福岡高等裁判所 昭和35年(ラ)145号 決定 1960年11月14日
抗告人 関谷虎夫
主文
本件抗告を棄却する。
抗告費用は抗告人の負担とする。
理由
本件抗告理由の要旨は
第一点
本件競売期日における最低競売価額の決定が不当であるから競売手続を続行することはできない。
すなわち本件において、昭和三五年三月七日の競売期日における最低競売価額は金一、〇七一、〇〇〇円と定められていたところ、同日松尾稲雄外一人がこれを上廻る金一、七二一、〇〇〇円の競買申出をして最高価競買人となり、競落許可決定を得たが、同人等が競落代金を納入しなかつたため再競売となり、再競売後の新期日における最低競売価額を金一、〇七一、〇〇〇円と決定し、昭和三五年五月二三日の競売期日に松尾繁子外一人が右金額で競買し、本件競落許可決定を得たのである。しかし新競売をなすときは裁判所は売却条件を害しない限りにおいてのみ、最低競売価額を低減することができるのであつて、売却条件を害しないとは、債務者の利益を第一義とし、これに立脚して最低競売価額を決定するのが公平であると共に、社会正義に合致する次第でもある。されば再競売前の最高競買価格である前記金一、七二一、〇〇〇円をもつて、再競売後の最低競売価額と定めるを相当とするに拘らず、これを金一、〇七一、〇〇〇円と定めたのは違法であると思料する。
第二点
本件競売は過剰売却であり、競落は許されない。
本件不動産に対する第一乃至第三順位の抵当権の債権額及び未納税金額の合計は金一、五九三、四一七円であり、他に執行費用約一五、〇〇〇円が見込まれる。これに対し本件競売により得たる売却代金は
(イ) 一一八、九一〇円 第一回競落人陳敬信の競買保証金
(ロ) 一七二、一〇〇円 第二回競落人松尾稲雄外一人の競買保証金
(ハ) 六五〇、〇〇〇円 松尾稲雄外一人の民訴六八八条六項による負担金
(ニ) 一、〇七一、〇〇〇円 競落代金
以上合計二、〇一二、〇一〇円となる。よつて右売却代金から前記債権額等を控除すれば、約四〇万円の余剰があり、これと本件建物の評価格とが同一であるところからして、土地二筆の売却をもつて足りることが判明する。なお第一順位の抵当債権は事実上存在しないから、これを控除すれば更に余剰が増すのである
というのである。
右に対し当裁判所は次のとおり判断する。
第一点について。
しかし競落人の代金不払のため再競売をなすときは、その再競売の最低競売価額は、再競売の直前の競売期日(前競落人が競買した期日)において定められた最低競売価額をもつて、これを定むべきことは民訴六八八条二項の定めるところである。
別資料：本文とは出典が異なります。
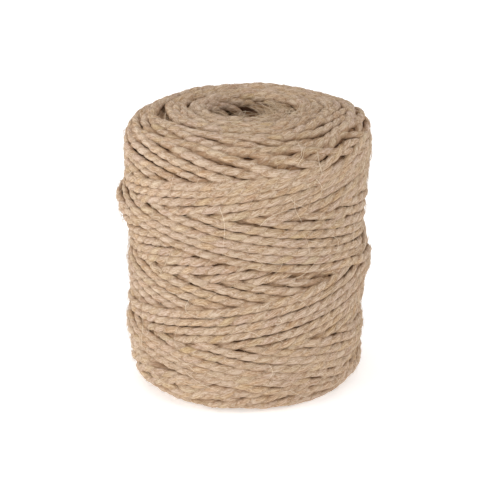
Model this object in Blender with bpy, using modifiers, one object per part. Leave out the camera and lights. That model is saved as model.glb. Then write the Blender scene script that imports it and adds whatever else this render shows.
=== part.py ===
# A spool of two-ply sisal twine: one length of twine cross-wound into a coreless tube that stands on its end.
# The twine is drawn off through the open bore. Metres, +Z up, origin at the middle of the foot.
# Angles are measured round the spool from its front, -Y, towards +X.

import math

import bmesh
import bpy

SPOOL_NAME = "sisal_twine_spool"
WINDING_NAME = "twine_winding"

# Wound form
HEIGHT = 0.109
SIDE_RADIUS = 0.0451  # at half height, under the bands
SIDE_FLARE = 0.0010  # how much the side widens from foot to shoulder
SHOULDER_DROP = 0.017  # the sloping top meets the side this far below the rim
SHOULDER_POWER = 2.8  # 2 is an ellipse, more is squarer
FOOT_RISE = 0.009
FOOT_POWER = 2.0
FOOT_RADIUS = 0.0384  # the flat end that the spool stands on
BORE_RADIUS = 0.0135
LIP = 0.0022  # rounding at both ends of the bore
LIP_POWER = 2.0
TOP_LEAN = 0.0013  # how much higher the top's edge stands on its high side than in its middle
TOP_LEAN_DEG = 5  # where that high side is
BORE_OFFSET = -0.0015  # how far the bore stands aside from the middle of the winding, along X

# Winding law: the twine climbs and falls one pitch a turn, and each pass lies beside the last of its kind
PITCH = 0.051
TWINE_DIAMETER = 0.0034
LAST_CLIMB_Z = 0.045  # height at the front where the last climbing pass crosses, repeating every pitch
LAST_FALL_Z = 0.0125  # the same for the last falling pass
BAND_STEP = 0.0016  # how far the last passes stand above the first of the outer layer
VALLEY_DEPTH = 0.0009  # groove where climbing and falling passes part
LAYER = 0.0056  # radial growth of one climbing and falling layer
END_STEP = 0.0007  # step of the turning passes that lie on the sloping top

# Uneven places: where the winder's turns pile up or sink
UNEVEN_COLUMNS = ("angle_deg", "z", "half_angle_deg", "half_height", "rise")
UNEVEN = (
    (-88, 0.0715, 24, 0.0065, 0.0044),
    (-88, 0.091, 26, 0.006, 0.0012),
    (-88, 0.083, 24, 0.005, -0.0007),
    (-88, 0.046, 30, 0.014, 0.0010),
    (-88, 0.030, 22, 0.005, -0.0006),
    (-88, 0.020, 30, 0.006, 0.0018),
    (-80, 0.103, 24, 0.007, 0.0015),
    (84, 0.099, 28, 0.008, 0.0008),
    (86, 0.062, 28, 0.013, -0.0018),
    (88, 0.0475, 14, 0.0035, 0.0030),
    (86, 0.030, 30, 0.007, -0.0012),
    (80, 0.012, 30, 0.006, -0.0014),
    (-45, 0.007, 36, 0.008, 0.0032),
    (42, 0.006, 34, 0.008, -0.0016),
    (-30, 0.060, 30, 0.010, -0.0006),
    (20, 0.088, 25, 0.010, 0.0005),
    (150, 0.070, 28, 0.012, 0.0010),
    (190, 0.030, 30, 0.010, 0.0009),
    (225, 0.090, 24, 0.009, -0.0008),
)

# Where the reliefs fade out
VALLEY_POWER = 4  # how narrow the grooves are
FOOT_CLEAR = 0.0005  # the flat foot has none
SIDE_START, SIDE_FULL = 0.6, 0.95  # shares of the side's radius between which the bands take over from the top

# Mesh fineness
TURN_STEPS = 84
SHOULDER_STEPS = 15
SIDE_STEPS = 25
FOOT_STEPS = 6
FOOT_FLAT_STEPS = 3
LIP_STEPS = 3
BORE_STEPS = 4

STRAW_COLOUR = (0.56, 0.40, 0.24, 1.0)
STRAW_ROUGHNESS = 0.85
MERGE_DISTANCE = 0.00001
SHARP_DEG = 50


def side_radius(z):
    return SIDE_RADIUS + SIDE_FLARE * (z / HEIGHT - 0.5)


def rounded_corner(flat_end, side_end, power, steps):
    """Points of a quarter super-ellipse that leaves flat_end level and reaches side_end upright."""
    points = []
    for step in range(steps + 1):
        turn = 0.5 * math.pi * step / steps
        across = abs(math.sin(turn)) ** (2 / power)
        along = abs(math.cos(turn)) ** (2 / power)
        radius = flat_end[0] + (side_end[0] - flat_end[0]) * across
        z = side_end[1] + (flat_end[1] - side_end[1]) * along
        points.append((radius, z))
    return points


def straight(start, end, steps):
    return [
        (start[0] + (end[0] - start[0]) * step / steps, start[1] + (end[1] - start[1]) * step / steps)
        for step in range(steps + 1)
    ]


def spool_outline():
    """Closed outline at +X as (radius, z): down the outer side, in along the foot and up the bore."""
    rim = (BORE_RADIUS + LIP, HEIGHT)
    shoulder = (side_radius(HEIGHT - SHOULDER_DROP), HEIGHT - SHOULDER_DROP)
    ankle = (side_radius(FOOT_RISE), FOOT_RISE)
    foot = (FOOT_RADIUS, 0.0)
    foot_lip = (BORE_RADIUS + LIP, 0.0)
    bore_foot = (BORE_RADIUS, LIP)
    bore_top = (BORE_RADIUS, HEIGHT - LIP)
    runs = (
        rounded_corner(rim, shoulder, SHOULDER_POWER, SHOULDER_STEPS),
        straight(shoulder, ankle, SIDE_STEPS),
        rounded_corner(foot, ankle, FOOT_POWER, FOOT_STEPS)[::-1],
        straight(foot, foot_lip, FOOT_FLAT_STEPS),
        rounded_corner(foot_lip, bore_foot, LIP_POWER, LIP_STEPS),
        straight(bore_foot, bore_top, BORE_STEPS),
        rounded_corner(rim, bore_top, LIP_POWER, LIP_STEPS)[::-1],
    )
    # Each run ends where the next begins, so its last point is left out.
    return [point for run in runs for point in run[:-1]]


def newness(distance):
    """1 on the last pass of a band, falling to 0 one pitch away, with the drop past the last pass rounded off."""
    age = (distance / PITCH) % 1.0
    drop = TWINE_DIAMETER / PITCH
    if age > 1.0 - drop:
        return 0.5 - 0.5 * math.cos(math.pi * (age - 1.0 + drop) / drop)
    return 1.0 - age / (1.0 - drop)


def band_relief(angle_deg, z):
    """Height of the crossing bands over the side."""
    climb = PITCH * angle_deg / 360
    last_climb = LAST_CLIMB_Z + climb
    last_fall = LAST_FALL_Z - climb
    bands = newness(last_climb - z) + newness(z - last_fall)
    valley = math.cos(2 * math.pi * (z - 0.5 * (LAST_CLIMB_Z + LAST_FALL_Z)) / (0.5 * PITCH))
    return BAND_STEP * bands - VALLEY_DEPTH * max(valley, 0.0) ** VALLEY_POWER


def end_relief(angle_deg, radius):
    """Height of the spiral step that the turning passes leave on the sloping top."""
    turn = (radius / LAYER - angle_deg / 360) % 1.0
    return END_STEP * (0.5 - 0.5 * math.cos(2 * math.pi * turn))


def uneven_rise(angle_deg, z):
    total = 0.0
    for row in UNEVEN:
        place = dict(zip(UNEVEN_COLUMNS, row))
        turn = (angle_deg - place["angle_deg"] + 180) % 360 - 180
        across = turn / place["half_angle_deg"]
        up = (z - place["z"]) / place["half_height"]
        total += place["rise"] * math.exp(-across * across - up * up)
    return total


def fade(value, start, end):
    """0 before start, 1 past end, smooth between."""
    share = min(max((value - start) / (end - start), 0.0), 1.0)
    return share * share * (3 - 2 * share)


def relief(point):
    radius = math.hypot(point.x, point.y)
    angle_deg = math.degrees(math.atan2(point.x, -point.y))
    off_foot = fade(point.z, FOOT_CLEAR, FOOT_RISE)
    on_side = fade(radius, SIDE_START * SIDE_RADIUS, SIDE_FULL * SIDE_RADIUS)
    on_top = fade(point.z, HEIGHT - SHOULDER_DROP, HEIGHT - SHOULDER_DROP / 2)
    off_rim = fade(radius, BORE_RADIUS + LIP, BORE_RADIUS + 2 * LIP)
    side = on_side * (band_relief(angle_deg, point.z) + uneven_rise(angle_deg, point.z))
    top = (1 - on_side) * on_top * off_rim * end_relief(angle_deg, radius)
    return off_foot * (side + top)


def lean(point):
    """How far the leaning top stands above or below its middle."""
    angle = math.atan2(point.x, -point.y) - math.radians(TOP_LEAN_DEG)
    along = math.hypot(point.x, point.y) * math.cos(angle) / SIDE_RADIUS
    return TOP_LEAN * along * fade(point.z, HEIGHT - 2 * SHOULDER_DROP, HEIGHT)


def bore_shift(point):
    """How far the bore and the winding next to it are moved aside, nothing at the outer side."""
    radius = math.hypot(point.x, point.y)
    return BORE_OFFSET * (1 - fade(radius, BORE_RADIUS + LIP, SIDE_START * SIDE_RADIUS))


def turned_mesh(outline, collection):
    """The outline turned about Z by a Screw modifier, as a new mesh."""
    mesh = bpy.data.meshes.new("outline")
    edges = [(i, (i + 1) % len(outline)) for i in range(len(outline))]
    mesh.from_pydata([(radius, 0.0, z) for radius, z in outline], edges, [])
    guide = bpy.data.objects.new("outline", mesh)
    collection.objects.link(guide)
    screw = guide.modifiers.new("turn", "SCREW")
    screw.steps = screw.render_steps = TURN_STEPS
    screw.use_merge_vertices = True
    screw.merge_threshold = MERGE_DISTANCE
    graph = bpy.context.evaluated_depsgraph_get()
    turned = bpy.data.meshes.new_from_object(guide.evaluated_get(graph))
    bpy.data.objects.remove(guide)
    bpy.data.meshes.remove(mesh)
    return turned


def shape_winding(mesh):
    """Raises the bands along the surface's own normals, then centres the spool over its foot."""
    bm = bmesh.new()
    bm.from_mesh(mesh)
    bmesh.ops.recalc_face_normals(bm, faces=bm.faces)
    bm.normal_update()
    for vert in bm.verts:
        rise = lean(vert.co)
        aside = bore_shift(vert.co)
        vert.co += vert.normal * relief(vert.co)
        vert.co.z += rise
        vert.co.x += aside
    for axis in range(2):
        sides = [vert.co[axis] for vert in bm.verts]
        middle = 0.5 * (min(sides) + max(sides))
        for vert in bm.verts:
            vert.co[axis] -= middle
    bm.to_mesh(mesh)
    bm.free()


def straw_material():
    material = bpy.data.materials.new("sisal")
    material.use_nodes = True
    shader = material.node_tree.nodes["Principled BSDF"]
    shader.inputs["Base Color"].default_value = STRAW_COLOUR
    shader.inputs["Roughness"].default_value = STRAW_ROUGHNESS
    shader.inputs["Metallic"].default_value = 0.0
    return material


def make_winding(collection):
    mesh = turned_mesh(spool_outline(), collection)
    mesh.name = WINDING_NAME
    shape_winding(mesh)
    mesh.shade_smooth()
    mesh.set_sharp_from_angle(angle=math.radians(SHARP_DEG))
    mesh.materials.append(straw_material())
    winding = bpy.data.objects.new(WINDING_NAME, mesh)
    collection.objects.link(winding)
    return winding


def main():
    for obj in list(bpy.data.objects):
        bpy.data.objects.remove(obj)
    collection = bpy.data.collections.new(SPOOL_NAME)
    bpy.context.scene.collection.children.link(collection)
    make_winding(collection)


main()
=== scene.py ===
# A coreless spool of two-ply sisal twine, one length cross-wound on a mandrel that was then drawn out.
# The winder is played through turn by turn, so every strand lies on the ones under it, and the strands
# that show are made as twisted two-ply twine. Metres, +Z up. Angles run from the front, -Y, towards +X.
import math

import bmesh
import bpy
import numpy as np
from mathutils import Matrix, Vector
from mathutils.bvhtree import BVHTree


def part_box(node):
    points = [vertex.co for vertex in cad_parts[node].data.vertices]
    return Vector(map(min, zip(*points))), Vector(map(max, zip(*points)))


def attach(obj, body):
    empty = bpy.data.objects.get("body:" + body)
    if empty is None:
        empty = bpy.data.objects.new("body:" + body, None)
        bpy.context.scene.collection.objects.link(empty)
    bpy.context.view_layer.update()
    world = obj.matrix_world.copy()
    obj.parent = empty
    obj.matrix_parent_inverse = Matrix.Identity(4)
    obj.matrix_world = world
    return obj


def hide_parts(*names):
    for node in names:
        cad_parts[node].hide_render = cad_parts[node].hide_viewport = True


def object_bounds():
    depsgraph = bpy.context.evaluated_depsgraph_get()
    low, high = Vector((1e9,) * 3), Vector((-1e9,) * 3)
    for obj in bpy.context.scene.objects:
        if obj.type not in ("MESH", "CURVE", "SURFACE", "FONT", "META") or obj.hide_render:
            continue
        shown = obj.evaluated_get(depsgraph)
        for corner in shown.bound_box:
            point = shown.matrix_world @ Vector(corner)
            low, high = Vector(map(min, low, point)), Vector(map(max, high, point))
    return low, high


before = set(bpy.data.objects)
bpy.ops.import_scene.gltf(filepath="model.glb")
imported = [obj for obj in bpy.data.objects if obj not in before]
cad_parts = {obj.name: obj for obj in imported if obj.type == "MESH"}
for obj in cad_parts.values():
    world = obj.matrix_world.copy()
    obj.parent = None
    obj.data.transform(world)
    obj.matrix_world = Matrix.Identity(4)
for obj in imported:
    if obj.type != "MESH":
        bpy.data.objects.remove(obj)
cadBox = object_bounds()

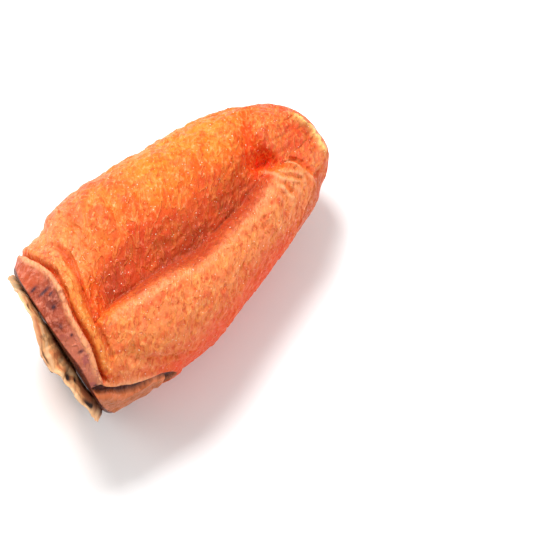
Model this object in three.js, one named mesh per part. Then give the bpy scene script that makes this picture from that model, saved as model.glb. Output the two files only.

この場合裁判所がその裁量により、前競落人の競買価格を参照して、従前の最低競売価額を上廻る金額を定めることは、もとより可能であると考えられるが、その措置をとらなかつたからといつて、これを違法とすることはできない。所論は独自の見解に基くものであり採用の限りでない。
同第二点について。
記録に徴すれば、本件競売の目的不動産は土地及びその地上建物であつて、原審はこれを一括競売に付する旨の決定をしているのであるから、この場合は売却代金が不動産の負担する債権及び執行費用等の総額を上廻る場合でも、民訴六七五条の適用はないものと解すべきである。のみならず抗告人主張の、前競落人松尾稲雄外一人が民訴六八八条六項により負担すべき金六五万円(正確には、これから同人等の納入した競買保証金一七二、一〇〇円を控除した金四七七、九〇〇円)は、裁判所において直接これを取立てるものでなく、競売手続の債権者もしくは債務者から、競売手続外において、前競落人に対しこれを請求する外ないものであるから(その実効性も保障されていない)、該金額を民訴六七五条一項の売得金に含ませることはできないと解するを相当とする。さすれば本件競売の売得金により、抗告人主張のような余剰を生ずるものとは認められず右主張もまた理由がない。
その他記録を精査するも、原決定には何ら違法の点なく、本件抗告は理由がないから、これを棄却すべきものとし民事訴訟法第八九条を適用し主文のとおり決定する。